The project was first helmed by GDH director and executive Yongyoot Thongkongtoon, but after a year of development, it was handed over to Parkpoom Wongpoom in 2016. Parkpoom had previously co-directed the 2004 hit horror film Shutter and some other anthologies, but Homestay was his first solo feature. He spent nineteen months further developing the script.

Teeradon was cast in the lead role, while Cherprang, who is also "captain" of the girl idol group BNK48, made her acting debut in the film. The actors spent three months in acting workshops and another three in actual production. The film involves several shots featuring extensive computer-generated visual effects, which Parkpoom expressed difficulty working with.

The film was marketed to international buyers at the Filmart event in Hong Kong in March 2018. Originally described as a fantasy drama, later marketing material opted to promote the film as a thriller fantasy instead. The film was announced on 19 September, with a press event held on 2 October.

==Release and reception==
The film was released in Thailand on 25 October 2018. It earned 37.49 million baht (US$1.14 million) over its opening weekend, placing first at the box office for two weeks. By 18 November, it had earned 66.58 million baht ($2.02 million), a moderately respectable figure. The film was screened in several international markets, beginning with Hong Kong on 6 December 2018.
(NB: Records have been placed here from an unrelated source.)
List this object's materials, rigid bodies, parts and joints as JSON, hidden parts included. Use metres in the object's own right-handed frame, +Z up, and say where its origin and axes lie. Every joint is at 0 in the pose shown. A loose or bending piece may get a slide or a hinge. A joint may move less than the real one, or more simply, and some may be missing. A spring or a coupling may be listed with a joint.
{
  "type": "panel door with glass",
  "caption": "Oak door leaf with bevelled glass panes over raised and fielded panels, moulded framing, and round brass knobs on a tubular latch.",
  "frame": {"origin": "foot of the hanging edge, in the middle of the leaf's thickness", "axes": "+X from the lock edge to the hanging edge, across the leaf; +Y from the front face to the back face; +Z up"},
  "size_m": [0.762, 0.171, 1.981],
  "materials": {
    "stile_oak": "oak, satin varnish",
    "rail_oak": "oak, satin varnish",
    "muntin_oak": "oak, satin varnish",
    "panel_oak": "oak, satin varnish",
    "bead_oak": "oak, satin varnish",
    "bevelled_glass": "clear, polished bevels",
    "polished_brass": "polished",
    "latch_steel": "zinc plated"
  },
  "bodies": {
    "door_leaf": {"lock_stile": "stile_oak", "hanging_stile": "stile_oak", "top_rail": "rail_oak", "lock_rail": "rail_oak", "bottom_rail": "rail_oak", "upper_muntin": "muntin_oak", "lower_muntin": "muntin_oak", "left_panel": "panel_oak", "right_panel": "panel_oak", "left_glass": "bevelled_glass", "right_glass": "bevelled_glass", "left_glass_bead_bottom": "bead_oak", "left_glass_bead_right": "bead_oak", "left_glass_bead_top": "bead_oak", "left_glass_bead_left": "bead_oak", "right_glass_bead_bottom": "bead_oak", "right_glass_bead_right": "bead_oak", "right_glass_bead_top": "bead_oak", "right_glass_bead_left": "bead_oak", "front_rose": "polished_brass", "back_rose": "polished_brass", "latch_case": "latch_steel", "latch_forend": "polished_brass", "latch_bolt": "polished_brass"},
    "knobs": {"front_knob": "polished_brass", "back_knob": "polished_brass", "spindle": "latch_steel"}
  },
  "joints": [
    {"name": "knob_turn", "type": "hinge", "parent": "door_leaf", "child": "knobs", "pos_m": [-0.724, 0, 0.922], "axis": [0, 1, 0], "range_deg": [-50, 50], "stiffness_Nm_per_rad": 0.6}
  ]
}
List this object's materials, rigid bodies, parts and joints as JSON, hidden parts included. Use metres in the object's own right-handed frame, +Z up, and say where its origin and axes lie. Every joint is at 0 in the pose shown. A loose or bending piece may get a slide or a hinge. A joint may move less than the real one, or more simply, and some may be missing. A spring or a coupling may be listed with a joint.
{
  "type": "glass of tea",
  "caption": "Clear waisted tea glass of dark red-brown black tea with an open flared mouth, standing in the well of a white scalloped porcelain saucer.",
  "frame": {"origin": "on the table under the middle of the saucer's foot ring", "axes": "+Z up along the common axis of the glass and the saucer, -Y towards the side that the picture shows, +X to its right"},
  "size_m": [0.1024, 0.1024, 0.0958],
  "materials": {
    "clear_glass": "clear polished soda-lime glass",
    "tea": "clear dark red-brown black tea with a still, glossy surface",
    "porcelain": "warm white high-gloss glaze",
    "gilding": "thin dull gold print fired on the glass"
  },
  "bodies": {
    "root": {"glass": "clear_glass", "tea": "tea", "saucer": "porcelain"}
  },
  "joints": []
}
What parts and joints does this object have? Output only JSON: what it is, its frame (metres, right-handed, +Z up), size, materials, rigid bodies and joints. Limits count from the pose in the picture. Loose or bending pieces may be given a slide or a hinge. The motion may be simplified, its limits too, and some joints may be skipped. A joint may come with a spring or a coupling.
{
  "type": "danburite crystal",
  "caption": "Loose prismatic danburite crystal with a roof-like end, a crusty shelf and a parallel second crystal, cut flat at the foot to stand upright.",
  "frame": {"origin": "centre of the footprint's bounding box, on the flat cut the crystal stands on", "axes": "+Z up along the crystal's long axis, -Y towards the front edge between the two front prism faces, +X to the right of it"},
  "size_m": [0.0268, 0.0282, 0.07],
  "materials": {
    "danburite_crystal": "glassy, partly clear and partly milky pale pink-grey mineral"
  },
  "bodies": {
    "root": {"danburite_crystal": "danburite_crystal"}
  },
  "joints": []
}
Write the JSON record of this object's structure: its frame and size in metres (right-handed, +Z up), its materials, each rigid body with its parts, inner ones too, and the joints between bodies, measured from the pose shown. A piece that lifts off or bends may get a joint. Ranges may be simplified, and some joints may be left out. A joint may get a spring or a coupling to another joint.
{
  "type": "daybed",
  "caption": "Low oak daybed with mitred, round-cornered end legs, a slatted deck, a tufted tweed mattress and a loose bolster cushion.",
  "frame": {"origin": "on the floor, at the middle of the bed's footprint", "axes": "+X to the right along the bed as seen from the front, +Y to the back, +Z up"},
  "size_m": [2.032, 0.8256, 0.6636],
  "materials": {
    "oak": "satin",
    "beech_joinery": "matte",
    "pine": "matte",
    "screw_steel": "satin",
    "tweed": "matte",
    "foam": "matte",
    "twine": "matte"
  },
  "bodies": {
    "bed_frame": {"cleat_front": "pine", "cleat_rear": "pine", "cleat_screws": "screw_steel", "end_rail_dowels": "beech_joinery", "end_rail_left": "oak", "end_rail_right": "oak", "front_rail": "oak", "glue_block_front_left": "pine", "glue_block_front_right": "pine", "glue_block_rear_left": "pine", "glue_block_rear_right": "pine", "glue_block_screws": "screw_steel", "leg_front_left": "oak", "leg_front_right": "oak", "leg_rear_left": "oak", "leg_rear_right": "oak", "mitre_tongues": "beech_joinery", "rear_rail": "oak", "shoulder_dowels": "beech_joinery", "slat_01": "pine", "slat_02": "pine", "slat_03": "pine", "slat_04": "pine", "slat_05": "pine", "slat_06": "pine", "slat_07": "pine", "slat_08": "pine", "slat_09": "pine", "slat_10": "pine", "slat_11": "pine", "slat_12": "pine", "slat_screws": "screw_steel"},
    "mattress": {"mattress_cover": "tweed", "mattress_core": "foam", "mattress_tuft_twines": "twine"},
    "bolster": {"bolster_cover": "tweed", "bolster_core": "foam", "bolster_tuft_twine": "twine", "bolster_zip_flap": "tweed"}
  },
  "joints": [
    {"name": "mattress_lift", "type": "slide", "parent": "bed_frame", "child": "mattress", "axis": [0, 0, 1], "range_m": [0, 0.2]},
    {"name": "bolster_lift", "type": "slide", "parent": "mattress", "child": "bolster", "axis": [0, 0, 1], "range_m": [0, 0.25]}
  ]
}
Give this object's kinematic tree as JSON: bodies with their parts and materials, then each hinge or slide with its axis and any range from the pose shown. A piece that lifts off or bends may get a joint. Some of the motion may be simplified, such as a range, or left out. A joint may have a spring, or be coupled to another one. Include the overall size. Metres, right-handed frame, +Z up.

The film was met with mixed reviews. While most reviewers commended Teeradon's acting, which capably carried the story, some found the screenplay to be lacking, noting that the climax lacked emotional heft and appeared too easily resolved. Time Out Bangkoks review said, "The screenplay has its flaws ... but is thankfully overshadowed by James' surprisingly powerful performance," while MThai's review noted that "the events that take place in the film don't lead as far as they should." On the other hand, a reviewer for the Daily News praised the script for its "seriousness, drama, and reflection of various issues," and Khao Sods reviewer found no fault with the film and called it "excellent". Internationally, James Marsh, writing for the South China Morning Post, gave the film 2.5 out of 5 stars, summarizing that the film "rides on charm of its stars, [but] falls on its clumsy script."

Homestay received thirteen nominations at the 28th Suphannahong National Film Awards, and won in three categories: Best Supporting Actress (Suquan), Best Film Editing (Chonlasit Upanigkit), and Best Visual Effects (Yggdrazil Group). At the 27th Bangkok Critics Assembly Awards, the film received ten nominations and won in two categories: Best Supporting Actress (Suquan) and Best Production Design.